TASK TO COMPLETE: The answer is a single number: how many lines hold the string "FreeCAD".

DATASET SECTION:
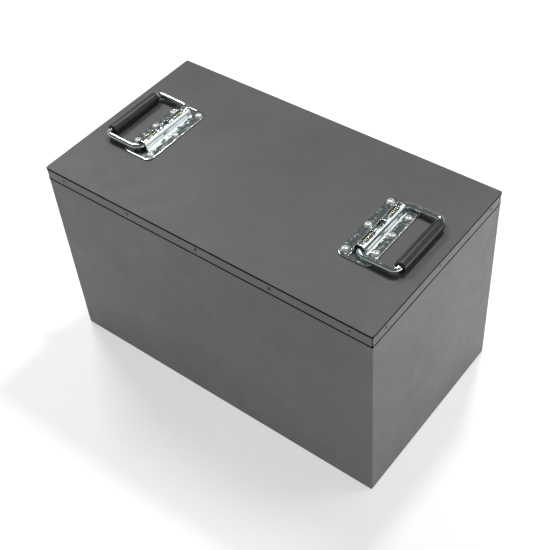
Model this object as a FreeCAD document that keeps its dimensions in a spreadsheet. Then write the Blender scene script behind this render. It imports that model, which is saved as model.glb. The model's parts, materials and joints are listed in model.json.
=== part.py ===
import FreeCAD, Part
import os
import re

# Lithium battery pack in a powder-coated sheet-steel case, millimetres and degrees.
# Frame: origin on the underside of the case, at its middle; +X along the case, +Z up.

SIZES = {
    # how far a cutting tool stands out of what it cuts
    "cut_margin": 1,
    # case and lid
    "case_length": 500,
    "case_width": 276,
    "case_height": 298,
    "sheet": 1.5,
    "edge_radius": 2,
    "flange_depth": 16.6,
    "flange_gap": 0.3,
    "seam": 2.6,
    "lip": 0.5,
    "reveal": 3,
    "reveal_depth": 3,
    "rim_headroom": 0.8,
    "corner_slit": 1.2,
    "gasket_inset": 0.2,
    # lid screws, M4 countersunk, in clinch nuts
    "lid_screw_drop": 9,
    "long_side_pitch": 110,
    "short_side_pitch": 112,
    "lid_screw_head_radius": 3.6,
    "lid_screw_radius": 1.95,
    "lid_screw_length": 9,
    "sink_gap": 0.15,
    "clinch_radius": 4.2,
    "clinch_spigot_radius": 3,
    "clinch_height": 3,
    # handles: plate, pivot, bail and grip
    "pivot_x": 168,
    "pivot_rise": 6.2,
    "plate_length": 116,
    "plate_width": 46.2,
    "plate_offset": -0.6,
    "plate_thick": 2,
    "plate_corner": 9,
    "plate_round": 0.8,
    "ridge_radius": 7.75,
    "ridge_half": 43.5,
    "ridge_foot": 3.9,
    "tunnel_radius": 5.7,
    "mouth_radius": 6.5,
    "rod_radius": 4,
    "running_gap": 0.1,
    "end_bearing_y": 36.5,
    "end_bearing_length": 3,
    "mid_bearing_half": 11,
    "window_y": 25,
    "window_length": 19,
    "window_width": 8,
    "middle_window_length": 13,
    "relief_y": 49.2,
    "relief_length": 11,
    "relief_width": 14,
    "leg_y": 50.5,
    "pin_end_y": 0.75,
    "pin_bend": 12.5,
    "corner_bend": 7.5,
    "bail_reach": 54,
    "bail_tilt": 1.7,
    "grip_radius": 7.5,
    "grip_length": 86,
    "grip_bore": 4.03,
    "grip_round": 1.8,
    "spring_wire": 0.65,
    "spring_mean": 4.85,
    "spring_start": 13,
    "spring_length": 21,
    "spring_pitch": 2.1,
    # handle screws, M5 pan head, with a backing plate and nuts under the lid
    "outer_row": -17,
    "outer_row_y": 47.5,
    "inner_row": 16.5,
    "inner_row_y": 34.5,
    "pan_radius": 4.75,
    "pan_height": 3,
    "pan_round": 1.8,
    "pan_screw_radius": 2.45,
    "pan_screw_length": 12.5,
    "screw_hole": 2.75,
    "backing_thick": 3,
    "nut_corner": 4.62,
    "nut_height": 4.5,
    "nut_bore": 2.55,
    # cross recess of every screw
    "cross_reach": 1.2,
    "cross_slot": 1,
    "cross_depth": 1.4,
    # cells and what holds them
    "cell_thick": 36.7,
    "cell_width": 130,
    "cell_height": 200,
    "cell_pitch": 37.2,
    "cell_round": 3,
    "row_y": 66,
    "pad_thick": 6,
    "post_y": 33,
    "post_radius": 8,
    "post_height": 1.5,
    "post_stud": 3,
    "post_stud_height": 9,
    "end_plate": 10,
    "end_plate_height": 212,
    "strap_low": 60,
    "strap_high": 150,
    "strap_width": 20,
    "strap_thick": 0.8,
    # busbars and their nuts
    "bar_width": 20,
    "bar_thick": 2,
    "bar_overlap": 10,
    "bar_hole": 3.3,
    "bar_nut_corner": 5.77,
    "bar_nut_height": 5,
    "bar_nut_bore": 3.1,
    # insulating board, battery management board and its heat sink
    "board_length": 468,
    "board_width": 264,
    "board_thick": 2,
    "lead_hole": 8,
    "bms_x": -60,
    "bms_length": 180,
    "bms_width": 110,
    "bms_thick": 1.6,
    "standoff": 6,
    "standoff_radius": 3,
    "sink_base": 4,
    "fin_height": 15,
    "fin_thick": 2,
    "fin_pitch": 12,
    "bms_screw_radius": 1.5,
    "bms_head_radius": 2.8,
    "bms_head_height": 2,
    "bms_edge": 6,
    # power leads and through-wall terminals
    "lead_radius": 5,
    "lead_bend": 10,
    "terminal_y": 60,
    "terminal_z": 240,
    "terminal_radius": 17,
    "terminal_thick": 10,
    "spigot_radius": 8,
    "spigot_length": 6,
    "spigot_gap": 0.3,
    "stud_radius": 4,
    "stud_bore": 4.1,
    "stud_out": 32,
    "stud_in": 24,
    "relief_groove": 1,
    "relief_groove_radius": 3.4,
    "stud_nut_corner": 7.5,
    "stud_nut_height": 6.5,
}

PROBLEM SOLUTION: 2